Nada mau, ou melhor, maravilhoso para Elena, que se formou em economia, fez mestrado em antropologia social, mas gostava de escrever. Amiga de Andrucha Waddington - o marido dela, Luciano Moura, também é da produtora Conspiraçao -, ela recebeu dele, um dia, o convite. "Moramos perto um do outro, um dia eu atravessava a rua, ele parou o carro e me perguntou, à queima-roupa, se eu topava escrever um roteiro." Elena aceitou na hora e Waddington lhe falou entao do Fantástico, da mulher dos três maridos e lhe propôs que fosse ao Nordeste, para colher o depoimento dela. Desde entao Elena já escreveu seis roteiros.

Três Helenas - Embora o de "Eu, Tu, Eles' tenha sido o primeiro, com o próprio Andrucha Waddington ela fez depois "Gêmeas', que estreou antes e foi o vestibular do diretor, habilitando-o, com seus erros e acertos, a dar o salto qualitativo do filme premiado em Cannes.
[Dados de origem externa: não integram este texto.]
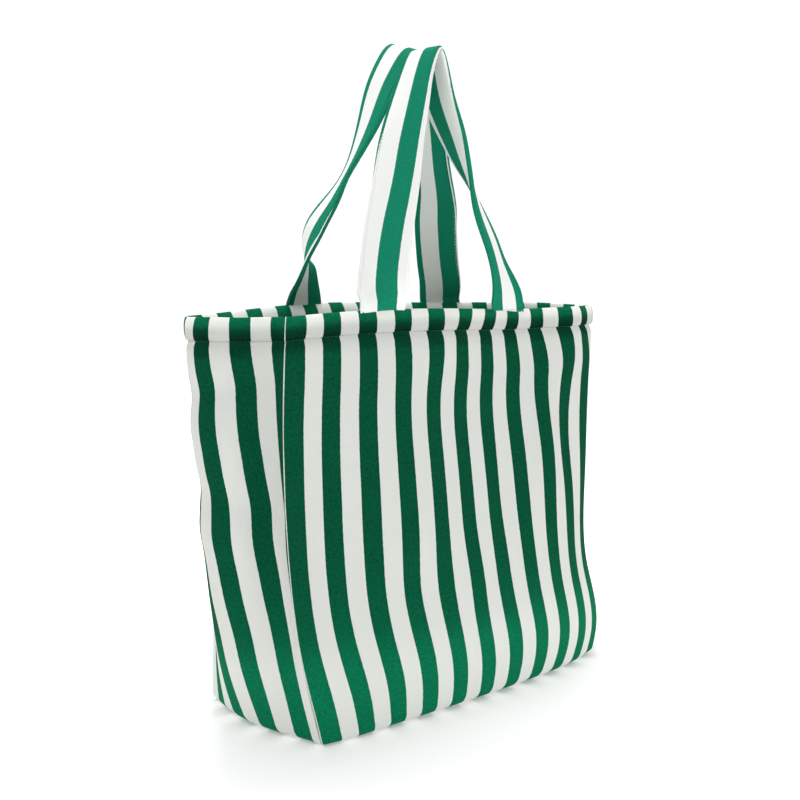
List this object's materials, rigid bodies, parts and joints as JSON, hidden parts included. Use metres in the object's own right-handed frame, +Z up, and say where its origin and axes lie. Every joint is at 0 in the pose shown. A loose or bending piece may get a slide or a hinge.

Elena escreveu depois os roteiros de 'Redentor", com Cláudio Torres, que vai dirigir o filme, e a irma dele, Fernanda Torres, mulher de Andrucha Waddington; os de "Condomínio", que o marido dela, Luciano Moura, vai dirigir, de "Minha Vida de Menina" - que define como o filme das três Helenas: a diretora Helena Solberg, ela e a biografada, a escritora Helena Morley - e o de 'Os Desafinados', que Walter Lima Jr. começa logo a rodar (com Murilo Benício como protagonista).

Waddington é um jovem diretor, Lima Jr. um veterano com quase 40 anos de estrada. Qual a diferença de trabalhar para eles? Elena nao vê muita diferença: "Ambos me dao toda liberdade para escrever." Ela sabe que, se o filme tem um autor é o diretor, mas acha que, como roteirista, tem uma contribuiçao para dar. "Se eles me escolhem, se me chamam, é porque existe algum tipo de identificaçao." Ela nem conhecia Walter Lima Jr.: "Um dia ele entrou no meu escritório e me propôs esse trabalho." Deu-lhe toda a liberdade. Elena escreve, os dois discutem, ele faz suas observaçoes e até correçoes, ela reescreve. Já com Cláudio e Fernanda Torres a colaboraçao foi diferente. "Fomos os três para o computador e ficamos ralando juntos."

Brasileira, de origem nordestina, Elena nao se cansa de explicar o espanholismo do nome. "Minha família é Soares, mas meu avô queria diferenciar-se dos irmaos e resolveu assinar Soarez, com Z no fim; como era professor de português, sabia que se colocasse o Z, teria de colocar acento no A; ficou assim Soárez e como o meu Elena é sem H todo mundo pensa que eu tenho origem espanhola, o que nao é verdade." Suas raízes nordestinas funcionaram. A verossimilhança - de cenários, ambientes e personagens - dá o tom de "Eu, Tu, Eles". Elena confirma que Waddington e ela nunca tiveram outra escolha - ela escreveu o filme pensando em Regina Casé como Darlene. Mesmo assim, admite: "Regina superou nossa expectativa; é a alma do filme."